Sporting News, The, March 16, 1998 by Steve Harrison

* Brian Earl, junior guard. He had so much trouble learning the offense as a freshman that he considered transferring. Good thing be didn't. At 6-2, he's the shortest of the starting five but is third on the team in scoring with 12.7 points a game.

* Gabe Lewullis junior forward. UCLA fans remember him as the one who took Goodrich's bounce pass for a backdoor layup that slayed the Bruins In the first round of the NCAA Tournament two years ago. An all-around handyman, he can score inside and out. He's one of the team's most accurate 3-point shooters at 43 percent and leads it in scoring with 14.1 points a game.

* Mitch Henderson, senior point guard. A true athlete--he was a quarterback in high school and was drafted by the New York Yankees as an outfielder in 1994--he also has speed. Just ask North Carolina's Shammond Williams, who watched Henderson zip past him like a super hero. "He's our best dribbler and best passer," Carmody says. "He sees things on the court that no one else sees." Like Goodrich, Henderson will have an outside shot at the NBA.

* James Mastaglio, senior swingman. Like everyone else but Goodrich, he's a versatile guard/forward who does a number of things well. He replaces Sydney Johnson, last year's Ivy League Player of the Year who is playing professionally in Italy. Mastaglio, who started as a freshman and sophomore but not as a junior, joined the other four and has meshed remarkably well.

These five carry a ridiculous load, each playing about 33 minutes a game. In the tournament, with the increased competition, those numbers will probably climb to about 37-38 minutes a game. (The bench suffered a big blow in late January when sophomore Mason Rocca, Goodrich's capable backup, broke his arm in practice. He will not return until next season.)

"It's the best Princeton team I've seen," says Rutgers coach Kevin Bannon, who watched his Scarlet Knights fall, 64-52, to the Tigers in November. "When you have a system as they do and you have upperclassmen running it, it's murder."

This offensive nirvana all started with the coaching staff looking for hidden high school gems. Once the coaches found them, they then had to convince them to pay for tuition. Princeton is initiating a program to help more middle-class students receive financial aid. Still, the price of one year--about $33,000--is more than enough to scare off many players. If a player can afford it, Carmody still must convince him to play in the Ivy League, which isn't easy when some think Princeton holds open tryouts to field a team.
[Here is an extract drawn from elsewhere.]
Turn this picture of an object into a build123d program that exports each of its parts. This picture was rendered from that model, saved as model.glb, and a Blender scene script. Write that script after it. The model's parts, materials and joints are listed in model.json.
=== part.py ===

"They do an unbelievable job of finding the kids who can play for them," says Manhattan coach John Leonard, whose Jaspers fell to Princeton, 77-48, in January. "Which just shows that the people evaluating high school talent look too much at whether a kid can run and jump."

As freshmen, before the players are taught skills tailored to the systems--a center is taught to make hooks in the lane, for instance-they go through a drill called the "dummy offense." To learn the offense, they walk through it again and again--without defenders. Even after a month of the dummy offense, youngsters still aren't expected to fully comprehend subtleties of the offense. After all, this thing was born 30 years ago under Pete Carril, and then passed to Carmody, a Princeton assistant for 15 seasons before taking the top job last season.